The most concrete legislative vehicle is the Lowering Broadband Costs for Consumers Act (S. 1651), introduced May 7, 2025, by Senators Mullin (R-OK), Kelly (D-AZ), Crapo (R-ID), and Cramer (R-ND). The bill directs the FCC to complete a rulemaking within 18 months to expand the contribution base to include broadband providers and large edge providers, defined as those accounting for more than 3 percent of estimated broadband data traffic and exceeding $5 billion in annual revenue. Expanding the base to edge providers would reduce per-carrier assessment rates but faces opposition from technology companies that have not historically contributed to the fund.
The Deployment Gap: What the Programs Leave Unresolved
The combined federal broadband portfolio, BEAD, RDOF/high-cost USF, ReConnect, and E-Rate — represents the largest public investment in telecommunications infrastructure since the Rural Electrification Act of 1936. The programs address different segments of the problem: BEAD targets geographic coverage gaps, E-Rate targets institutional access, USF high-cost programs provide ongoing operational support, and ReConnect handles the deepest-rural edge cases.
Coordination failures remain the primary implementation risk.

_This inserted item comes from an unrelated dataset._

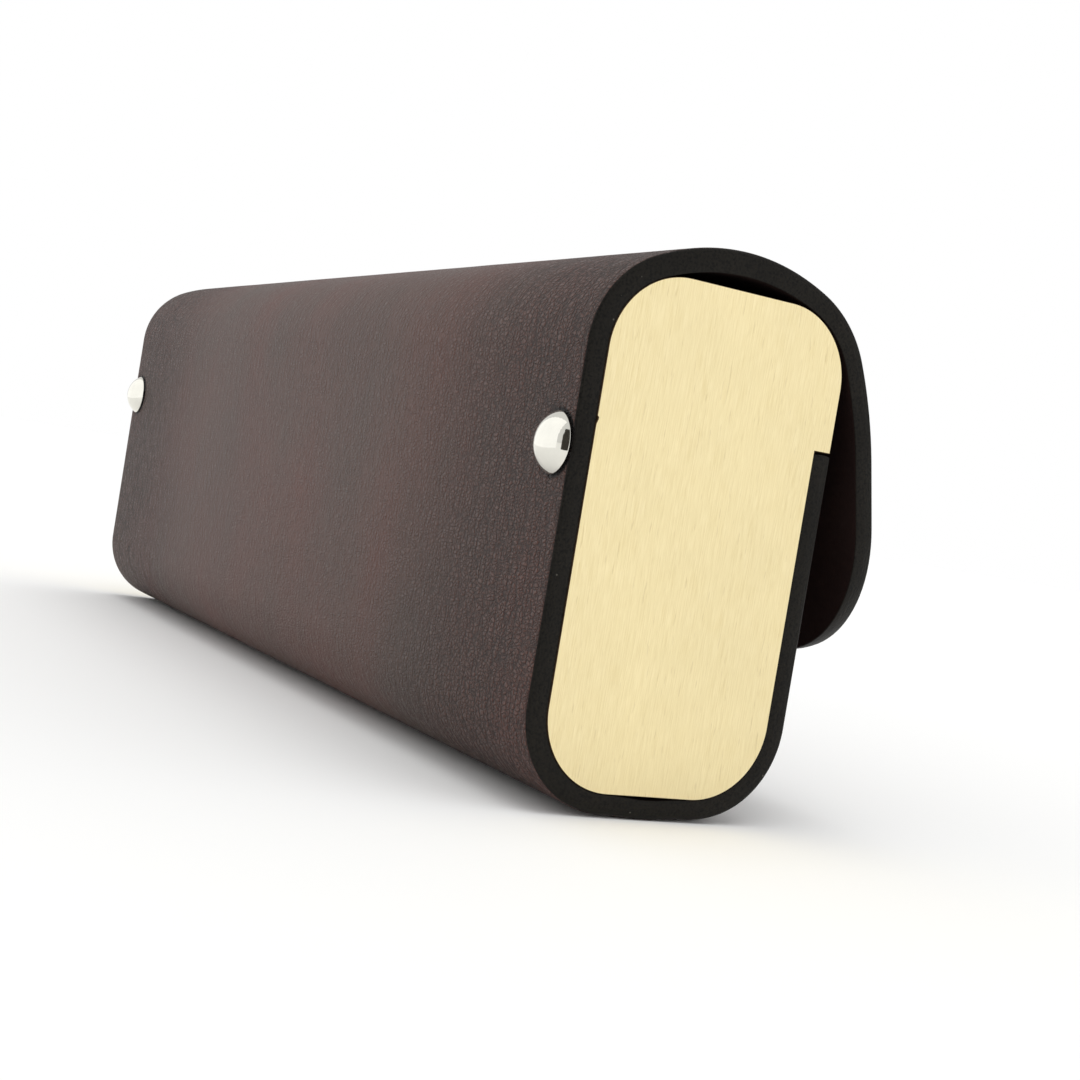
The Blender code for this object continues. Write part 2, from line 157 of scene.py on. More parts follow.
CARD_LIFT = 0.001               # clear of the table
DARK_CARD_SIDE = math.radians(146.0)
DARK_CARD_AWAY = 0.104
DARK_CARD_WIDTH, DARK_CARD_HEIGHT = 0.092, 0.146
DARK_CARD_COLOUR = (0.035, 0.030, 0.024)
WHITE_CARD_ALONG, WHITE_CARD_BEHIND = 0.435, 0.136
WHITE_CARD_WIDTH, WHITE_CARD_HEIGHT = 0.95, 0.35
WHITE_CARD_GLOW = 1.25
near_nail = Vector((BLOCK_LOW.x, BLOCK_HIGH.y, CARD_LIFT))
card_way = Vector((math.cos(DARK_CARD_SIDE), math.sin(DARK_CARD_SIDE), 0.0))
mirrored_card("dark_card", DARK_CARD_WIDTH, DARK_CARD_HEIGHT,
              near_nail + DARK_CARD_AWAY * card_way, -card_way, DARK_CARD_COLOUR, 0.0)
mirrored_card("white_card", WHITE_CARD_WIDTH, WHITE_CARD_HEIGHT,
              near_nail + Vector((WHITE_CARD_ALONG, WHITE_CARD_BEHIND, 0.0)), (0, -1, 0),
              (0.0, 0.0, 0.0), WHITE_CARD_GLOW)

TENT_SEEN, TENT_LIGHT, TENT_MIRRORED = 1.0, 0.885, 0.80
world = bpy.data.worlds.new("light_tent")
world.use_nodes = True
bpy.context.scene.world = world
tree = world.node_tree
ray = add_node(tree, "ShaderNodeLightPath")
lit = add_node(tree, "ShaderNodeMix", _0=ray.outputs["Is Glossy Ray"], _2=TENT_LIGHT,
               _3=TENT_MIRRORED)
seen = add_node(tree, "ShaderNodeMix", _0=ray.outputs["Is Camera Ray"], _2=lit.outputs[0],
                _3=TENT_SEEN)
tree.nodes["Background"].inputs["Color"].default_value = (1, 1, 1, 1)
tree.links.new(seen.outputs[0], tree.nodes["Background"].inputs["Strength"])

ROOF_SPREAD = math.radians(52.0)
ROOF_STRENGTH = 0.85
ROOF_SHINES = (0.10, 0.0, -1.0)
roof = bpy.data.lights.new("tent_roof", "SUN")
roof.energy = ROOF_STRENGTH
roof.angle = ROOF_SPREAD
roof_lamp = bpy.data.objects.new("tent_roof", roof)
bpy.context.scene.collection.objects.link(roof_lamp)
roof_lamp.rotation_mode = "QUATERNION"
roof_lamp.rotation_quaternion = Vector(ROOF_SHINES).to_track_quat("-Z", "Y")
roof_lamp.visible_glossy = False


# ---------------------------------------------------------------- leather strip
# One strip of thick leather, dyed dark brown, with its cut edges rounded and painted
# black. It is cut flat, then wrapped round the blocks from the ledge on their
# fronts, under, up the back and over the top, and ends in the flap that hangs in front.

LEATHER_TO_WOOD = 0.0003
BLOCK_CORNER = 0.009
BLOCK_FRONT_CORNER = 0.0085
LEDGE_BELOW_TOP = 0.0158
BACK_TURN, CROWN_TURN, FRONT_TURN, FLAP_TURN = 65.0, 48.0, 42.0, 12.5
FRONT_LOOSE = 0.0025
FRONT_SET_BACK = 0.0008
FLAP_RADIUS = 0.051
FLAP_DROP = 0.0243
FLAP_CORNER = 0.0167
GRAIN_FACE, FLESH_FACE = 0.00225, -0.00026      # from the route, outward
GRAIN_SAG, FLESH_SAG = 0.00015, 0.00034         # further out under the blocks' flat bottoms
CROWN_FULL = 0.00022                            # fuller over the top, where nothing presses it
CROWN_FULL_BEFORE, CROWN_FULL_AFTER = 0.007, 0.006
CORNER_DRAW, CORNER_REACH = 0.00022, 0.0050     # drawn thinner round the two bottom corners
EDGE_ROUND = 0.00045
EDGE_ROUND_INSIDE = 0.00012
EDGE_CROWN = 0.00008
NAIL_SEAT_DEPTH = 0.00022
NAIL_SEAT_EDGE, NAIL_SEAT_SLOPE = 0.0035, 0.0006
NAIL_SHADOW_FROM, NAIL_SHADOW_TO = 0.0036, 0.0040   # painted shadow in the seat under and just round a head
WAVINESS = 0.00005
BROAD_WAVES, SMALL_WAVES = (38.0, 22.0), (95.0, 60.0)       # per metre, across and along
EDGE_STEPS, EDGE_FLAT_STEPS, EDGE_STEPS_INSIDE = 6, 6, 3
PAINT_FROM_STEP = 2
LEATHER_SHARP = 40.0                            # an edge is sharp above this many degrees

LID_FOLD = Vector(next(j["pos_m"] for j in frame["joints"] if j["name"] == "lid_fold"))
HALF_LENGTH = -BLOCK_LOW.x
WALL = BLOCK_HIGH.y + LEATHER_TO_WOOD
LIP_UP = BLOCK_HIGH.z - LEDGE_BELOW_TOP - LEATHER_TO_WOOD


class Route:
    """The line in the section that the leather's inner face follows."""

    def __init__(self, front, up, heading):
        self.end = (front, up, math.radians(heading))
        self.length = 0.0
        self.runs = []

    def run(self, length, radius=None):
        """A straight run or, with a radius, a bend to the right."""
        self.runs.append((self.length, self.end, radius))
        self.length += length
        self.end = self.at(self.length)

    def bend(self, radius, degrees):
        self.run(radius * math.radians(degrees), radius)

    def at(self, length):
        """(front, up, heading) at a length from the start."""
        begun, (front, up, heading), radius = next(
            run for run in reversed(self.runs) if length >= run[0] or run is self.runs[0])
        past = length - begun
        if radius is None:
            return front + past * math.cos(heading), up + past * math.sin(heading), heading
        turn = past / radius
        return (front + radius * (math.sin(heading) - math.sin(heading - turn)),
                up + radius * (math.cos(heading - turn) - math.cos(heading)), heading - turn)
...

States must reconcile BEAD location eligibility maps against FCC-certified Fabric data, existing RDOF award areas, and ReConnect footprints — a process complicated by data inconsistencies in the National Broadband Map. The map, which NTIA published in November 2022 and has updated quarterly since, relies on provider self-reporting and has drawn documented challenges from states and advocacy groups over inflated coverage claims.
Actual deployment at scale under BEAD has not yet occurred. The “Benefit of the Bargain” round requires states to complete new selection processes within 90 days of initial proposal approval; final proposal reviews and grant agreements must follow before construction can begin. Analysts and state broadband offices widely expect first significant deployment activity in 2026, with peak construction running through 2028-2029.